The application of customised percentiles has highlighted stronger associations between fetal growth status and a number of perinatal indicators of adverse outcome, including stillbirth and neonatal death,8 and antenatal and postnatal morbidity, including fetal distress and prolonged stay in special care.9,23 In the current study, the same method for assessing growth status at birth illustrates significant links with the subsequent development of cerebral palsy.

Most instances of fetal growth restriction are associated with placental insufficiency. Some specific changes have been observed in the brain of the growth-restricted infant, including altered cerebral haemodynamics, reduced grey matter volume24 and reduced total DNA in glial cells and neurons.25 This is also supported by animal studies showing reduced oxygen delivery to the brain and restricted growth of the forebrain and cerebellum.26,27 However, cerebral palsy following preterm birth may be associated with the immaturity of brain development itself.28

It is tempting to hypothesise that a prolonged period of reduced intrauterine nutrition will put the baby at increased risk of developing cerebral palsy. This notion would be consistent with evidence from magnetic resonance imaging studies, which suggests that approximately 75% of brain lesions associated with cerebral palsy occurs in the early or middle part of the third trimester.28,29 While early delivery may lead to neonatal and delayed complications associated with prematurity, including cerebral palsy, spontaneous preterm labour following intrauterine growth restriction could in many instances be a fetal adaptive response, an ‘escape’ from an unfavourable intrauterine environment.19 Our findings confirm the link between fetal growth restriction and preterm birth, but further work is needed to establish why some of these premature babies proceed to develop cerebral palsy while others do not. However, most instances of cerebral palsy occur after birth at term, as was the case in two-thirds of our study population, and a prolonged period of poor intrauterine nutrition leading to restricted growth status at birth appears to be associated with an increased risk of developing cerebral palsy.
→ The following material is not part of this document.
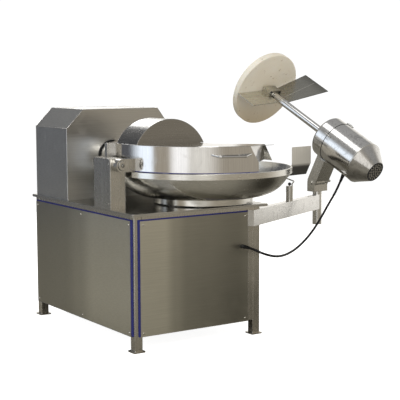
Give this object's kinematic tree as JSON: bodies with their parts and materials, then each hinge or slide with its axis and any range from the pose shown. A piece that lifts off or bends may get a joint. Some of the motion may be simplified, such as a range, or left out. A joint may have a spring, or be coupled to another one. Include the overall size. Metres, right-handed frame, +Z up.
{
  "type": "meat bowl cutter",
  "caption": "Bowl cutter with turning ring bowl, belt-driven knives under a hinged lid, and a swinging, tilting disc unit that empties the bowl.",
  "frame": {"origin": "middle of the underside of the front left foot plate, on the floor", "axes": "+X along the cabinet's front towards the discharge arm, +Y back towards the belt hood, +Z up"},
  "size_m": [1.9389, 1.5667, 1.6793],
  "materials": {
    "stainless_brushed": "satin brushed stainless steel",
    "stainless_tube": "satin brushed stainless tube",
    "stainless_panel": "brushed stainless sheet",
    "stainless_polished": "mirror-polished stainless steel",
    "stainless_hood": "brushed stainless sheet with dark reflections",
    "stainless_bowl": "fine-turned stainless steel, satin",
    "blue_rubber": "matt blue food-grade rubber",
    "black_rubber": "matt black rubber",
    "black_plastic": "matt black plastic",
    "ivory_nylon": "ivory cast nylon, satin",
    "painted_drive": "grey painted cast iron",
    "knife_steel": "ground steel"
  },
  "bodies": {
    "cabinet": {"leg_front_left": "stainless_tube", "leg_front_right": "stainless_tube", "leg_back_left": "stainless_tube", "leg_back_right": "stainless_tube", "top_rail_front": "stainless_tube", "top_rail_back": "stainless_tube", "top_rail_left": "stainless_tube", "top_rail_right": "stainless_tube", "low_rail_front": "stainless_tube", "low_rail_back": "stainless_tube", "low_rail_left": "stainless_tube", "low_rail_right": "stainless_tube", "front_stile": "stainless_tube", "table_top": "stainless_brushed", "panel_front": "stainless_panel", "panel_left": "stainless_panel", "panel_right": "stainless_panel", "panel_back": "stainless_panel", "seal_front": "blue_rubber", "seal_left": "blue_rubber", "belt_hood": "stainless_hood", "lid_pedestal": "stainless_brushed", "hinge_pin": "stainless_brushed", "spindle_housing": "stainless_brushed", "housing_seal": "black_rubber", "main_motor": "painted_drive", "motor_plate": "stainless_brushed", "drive_belt": "black_rubber", "bowl_bearing": "stainless_brushed", "bowl_gearbox": "painted_drive", "bowl_gear_motor": "painted_drive", "discharge_arm": "stainless_brushed", "stop_tube": "stainless_brushed", "hook_rod": "stainless_brushed", "discharge_chute": "stainless_brushed", "cabinet_gland": "black_plastic", "motor_cable": "black_rubber"},
    "spindle": {"knife_spindle": "knife_steel", "spindle_pulley": "painted_drive", "knife_1": "knife_steel", "knife_2": "knife_steel", "knife_3": "knife_steel"},
    "motor_rotor": {"motor_pulley": "painted_drive"},
    "bowl": {"bowl": "stainless_bowl", "bowl_foot_ring": "stainless_bowl", "bowl_shaft": "stainless_brushed"},
    "lid": {"lid_cover": "stainless_polished", "knife_guard": "stainless_polished", "lid_handle": "stainless_polished", "hinge_block": "stainless_brushed", "lid_seal": "blue_rubber"},
    "post": {"post_head": "stainless_brushed"},
    "discharge_unit": {"tilt_fork": "stainless_brushed", "tilt_pin": "stainless_brushed", "unit_motor": "stainless_polished", "unit_cap": "stainless_polished", "shaft_tube": "stainless_polished", "scraper": "stainless_brushed", "motor_gland": "black_plastic"},
    "disc": {"discharge_disc": "ivory_nylon"}
  },
  "joints": [
    {"name": "bowl_spin", "type": "hinge", "parent": "cabinet", "child": "bowl", "pos_m": [0.607, 0.238, 0.83], "axis": [0, 0, 1], "continuous": true},
    {"name": "motor_spin", "type": "hinge", "parent": "cabinet", "child": "motor_rotor", "pos_m": [0.29202, 1, 0.33], "axis": [0, 1, 0], "continuous": true},
    {"name": "knife_spin", "type": "hinge", "parent": "cabinet", "child": "spindle", "pos_m": [0.29202, 0.2, 1.04], "axis": [0, 1, 0], "continuous": true},
    {"name": "lid_hinge", "type": "hinge", "parent": "cabinet", "child": "lid", "pos_m": [0.0025, 0.2, 1.033], "axis": [0, -1, 0], "range_deg": [0, 80]},
    {"name": "arm_swing", "type": "hinge", "parent": "cabinet", "child": "post", "pos_m": [1.605, 0.379, 0.7], "axis": [0, 0, 1], "range_deg": [0, 90]},
    {"name": "unit_tilt", "type": "hinge", "parent": "post", "child": "discharge_unit", "pos_m": [1.605, 0.379, 0.8305], "axis": [0.991, 0.134, 0], "range_deg": [-29, 0]},
    {"name": "disc_spin", "type": "hinge", "parent": "discharge_unit", "child": "disc", "pos_m": [1.54147, 0.84891, 1.42909], "axis": [-0.1188, 0.879, 0.4617], "continuous": true}
  ],
  "couplings": [
    {"joint": "knife_spin", "follows": "motor_spin", "ratio": 1}
  ]
}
These findings are relevant for considerations of prospective clinical management and prevention. They put the onus on the clinical service to improve on the antenatal recognition of intrauterine growth restriction, to be able to better advise mothers if there is risk of adverse outcome for the baby, including an increased likelihood of developing cerebral palsy.

Contribution to authorship

B.J. and J.G. conceived and designed the study, analysed and interpreted the data, wrote the manuscript and made revisions. A.F. carried out statistical analysis and interpreted the results. K.A., G.H. and H.H. assisted with maintenance of cerebral palsy register, interpretation of results and revisions of manuscript.

Conflict of interest

None of the authors had a conflict of interest relating to this study.

Ethics approval

The study was approved by the Goteborg Ethics Committee.